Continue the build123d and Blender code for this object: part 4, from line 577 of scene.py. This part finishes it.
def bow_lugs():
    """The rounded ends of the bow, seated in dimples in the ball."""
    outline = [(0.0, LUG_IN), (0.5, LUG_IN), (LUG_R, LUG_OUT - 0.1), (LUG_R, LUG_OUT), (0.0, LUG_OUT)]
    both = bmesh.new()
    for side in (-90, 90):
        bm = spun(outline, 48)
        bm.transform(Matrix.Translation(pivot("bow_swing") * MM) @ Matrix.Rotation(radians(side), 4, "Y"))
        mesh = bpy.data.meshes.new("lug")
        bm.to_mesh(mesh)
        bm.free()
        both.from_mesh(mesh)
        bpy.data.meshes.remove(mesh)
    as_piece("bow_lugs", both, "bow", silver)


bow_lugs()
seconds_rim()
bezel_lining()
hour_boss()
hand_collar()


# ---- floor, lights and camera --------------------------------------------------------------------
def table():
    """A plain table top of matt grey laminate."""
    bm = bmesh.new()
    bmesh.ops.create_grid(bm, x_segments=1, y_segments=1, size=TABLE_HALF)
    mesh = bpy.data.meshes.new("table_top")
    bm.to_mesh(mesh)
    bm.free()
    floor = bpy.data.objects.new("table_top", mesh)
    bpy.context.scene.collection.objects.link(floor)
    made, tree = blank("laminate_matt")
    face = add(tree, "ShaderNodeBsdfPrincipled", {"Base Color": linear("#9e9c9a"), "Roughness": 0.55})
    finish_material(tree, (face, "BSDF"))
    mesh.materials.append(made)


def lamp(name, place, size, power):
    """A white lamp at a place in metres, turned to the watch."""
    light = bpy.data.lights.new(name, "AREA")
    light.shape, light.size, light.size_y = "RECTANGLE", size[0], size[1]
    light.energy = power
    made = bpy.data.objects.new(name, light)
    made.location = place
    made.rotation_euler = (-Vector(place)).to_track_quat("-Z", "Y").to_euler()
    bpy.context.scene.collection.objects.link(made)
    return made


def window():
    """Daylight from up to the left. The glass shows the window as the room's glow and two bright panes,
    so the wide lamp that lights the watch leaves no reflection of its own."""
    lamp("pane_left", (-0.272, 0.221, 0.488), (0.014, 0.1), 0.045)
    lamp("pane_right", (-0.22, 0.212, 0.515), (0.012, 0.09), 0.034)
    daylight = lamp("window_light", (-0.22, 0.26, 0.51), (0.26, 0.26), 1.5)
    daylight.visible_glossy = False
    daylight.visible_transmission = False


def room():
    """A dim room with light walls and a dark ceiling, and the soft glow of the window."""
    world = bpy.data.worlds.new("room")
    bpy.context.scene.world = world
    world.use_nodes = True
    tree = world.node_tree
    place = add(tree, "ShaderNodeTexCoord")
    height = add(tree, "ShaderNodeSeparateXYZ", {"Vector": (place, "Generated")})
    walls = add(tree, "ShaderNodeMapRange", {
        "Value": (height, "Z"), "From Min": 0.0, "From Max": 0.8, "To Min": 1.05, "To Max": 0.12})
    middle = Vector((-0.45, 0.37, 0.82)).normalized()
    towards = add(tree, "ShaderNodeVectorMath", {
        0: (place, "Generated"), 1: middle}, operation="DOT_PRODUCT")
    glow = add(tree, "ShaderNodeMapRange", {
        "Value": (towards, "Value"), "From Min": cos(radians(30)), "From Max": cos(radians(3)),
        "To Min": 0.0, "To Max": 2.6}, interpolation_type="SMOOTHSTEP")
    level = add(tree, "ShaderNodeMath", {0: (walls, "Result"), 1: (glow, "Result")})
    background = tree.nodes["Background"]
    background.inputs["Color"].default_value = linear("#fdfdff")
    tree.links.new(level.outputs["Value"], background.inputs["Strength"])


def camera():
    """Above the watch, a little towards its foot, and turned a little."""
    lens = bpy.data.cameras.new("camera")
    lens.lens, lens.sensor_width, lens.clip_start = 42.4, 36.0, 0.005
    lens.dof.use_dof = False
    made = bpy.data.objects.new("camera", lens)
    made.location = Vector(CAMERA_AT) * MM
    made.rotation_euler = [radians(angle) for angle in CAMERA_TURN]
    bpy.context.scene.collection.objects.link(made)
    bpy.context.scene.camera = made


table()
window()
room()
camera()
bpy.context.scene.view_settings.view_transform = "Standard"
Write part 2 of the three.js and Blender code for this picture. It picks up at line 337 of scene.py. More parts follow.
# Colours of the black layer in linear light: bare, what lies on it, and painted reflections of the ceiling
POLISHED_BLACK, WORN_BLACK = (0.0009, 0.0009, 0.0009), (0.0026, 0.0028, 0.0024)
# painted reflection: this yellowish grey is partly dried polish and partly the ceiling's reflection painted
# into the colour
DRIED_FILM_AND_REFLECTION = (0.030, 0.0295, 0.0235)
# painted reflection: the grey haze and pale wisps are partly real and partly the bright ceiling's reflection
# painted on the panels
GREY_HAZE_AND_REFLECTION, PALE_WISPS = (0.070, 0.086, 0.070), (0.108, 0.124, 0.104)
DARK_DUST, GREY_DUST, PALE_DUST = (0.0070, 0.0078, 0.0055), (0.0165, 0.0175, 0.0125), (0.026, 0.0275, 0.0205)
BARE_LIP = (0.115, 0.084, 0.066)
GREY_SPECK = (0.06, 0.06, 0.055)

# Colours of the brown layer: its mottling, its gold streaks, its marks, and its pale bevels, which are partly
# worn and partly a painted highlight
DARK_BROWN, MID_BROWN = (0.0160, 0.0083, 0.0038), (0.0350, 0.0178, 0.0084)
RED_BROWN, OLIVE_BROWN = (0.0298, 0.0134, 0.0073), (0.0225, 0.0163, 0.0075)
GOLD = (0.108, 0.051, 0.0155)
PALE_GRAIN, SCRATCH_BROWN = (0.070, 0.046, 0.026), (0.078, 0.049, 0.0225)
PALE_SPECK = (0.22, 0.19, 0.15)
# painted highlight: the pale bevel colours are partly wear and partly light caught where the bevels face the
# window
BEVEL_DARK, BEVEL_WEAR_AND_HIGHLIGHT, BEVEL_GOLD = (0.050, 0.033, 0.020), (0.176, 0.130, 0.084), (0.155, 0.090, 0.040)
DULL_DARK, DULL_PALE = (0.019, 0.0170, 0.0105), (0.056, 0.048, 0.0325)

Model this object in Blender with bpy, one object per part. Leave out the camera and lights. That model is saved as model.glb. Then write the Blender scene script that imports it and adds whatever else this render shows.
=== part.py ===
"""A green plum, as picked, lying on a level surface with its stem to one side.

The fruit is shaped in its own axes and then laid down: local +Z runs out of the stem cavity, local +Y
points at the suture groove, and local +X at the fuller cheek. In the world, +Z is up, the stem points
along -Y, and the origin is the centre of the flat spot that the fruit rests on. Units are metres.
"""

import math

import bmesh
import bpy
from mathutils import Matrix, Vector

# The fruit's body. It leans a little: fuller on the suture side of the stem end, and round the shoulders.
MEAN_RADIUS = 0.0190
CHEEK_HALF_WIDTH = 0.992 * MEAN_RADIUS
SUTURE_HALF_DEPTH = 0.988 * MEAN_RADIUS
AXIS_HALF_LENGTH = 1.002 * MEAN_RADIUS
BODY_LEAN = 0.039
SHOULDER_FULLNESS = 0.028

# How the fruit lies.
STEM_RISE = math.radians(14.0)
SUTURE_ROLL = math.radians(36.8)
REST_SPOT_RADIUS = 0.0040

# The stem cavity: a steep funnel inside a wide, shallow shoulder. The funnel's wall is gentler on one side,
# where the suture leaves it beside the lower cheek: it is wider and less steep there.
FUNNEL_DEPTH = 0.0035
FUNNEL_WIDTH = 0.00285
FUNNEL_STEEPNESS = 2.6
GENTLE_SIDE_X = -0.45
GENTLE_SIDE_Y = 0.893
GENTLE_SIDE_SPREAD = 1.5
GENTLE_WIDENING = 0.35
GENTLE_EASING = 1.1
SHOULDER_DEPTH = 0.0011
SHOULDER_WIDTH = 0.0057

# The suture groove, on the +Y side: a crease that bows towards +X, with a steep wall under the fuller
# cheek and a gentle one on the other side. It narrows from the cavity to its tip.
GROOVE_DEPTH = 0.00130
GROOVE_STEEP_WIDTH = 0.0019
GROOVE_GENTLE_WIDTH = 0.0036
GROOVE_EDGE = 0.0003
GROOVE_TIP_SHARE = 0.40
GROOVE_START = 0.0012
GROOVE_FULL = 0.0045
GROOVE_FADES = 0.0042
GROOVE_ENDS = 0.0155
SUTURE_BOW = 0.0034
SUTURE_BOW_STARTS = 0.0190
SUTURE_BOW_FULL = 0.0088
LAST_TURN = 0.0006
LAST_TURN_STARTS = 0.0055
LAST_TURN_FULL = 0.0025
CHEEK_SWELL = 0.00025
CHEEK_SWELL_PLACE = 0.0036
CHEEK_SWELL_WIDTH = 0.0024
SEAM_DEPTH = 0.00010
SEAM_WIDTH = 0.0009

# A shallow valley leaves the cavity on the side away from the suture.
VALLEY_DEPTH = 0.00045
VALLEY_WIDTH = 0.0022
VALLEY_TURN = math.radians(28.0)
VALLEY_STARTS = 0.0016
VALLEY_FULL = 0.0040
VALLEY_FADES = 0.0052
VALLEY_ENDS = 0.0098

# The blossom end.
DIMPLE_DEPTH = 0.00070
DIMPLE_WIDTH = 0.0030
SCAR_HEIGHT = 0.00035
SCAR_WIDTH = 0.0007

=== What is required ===
List the lines that contain the word "shows".

=== The reply ===
    """Daylight from up to the left. The glass shows the window as the room's glow and two bright panes,
Model this object in Blender with bpy, one object per part. Leave out the camera and lights. That model is saved as model.glb. Then write the Blender scene script that imports it and adds whatever else this render shows.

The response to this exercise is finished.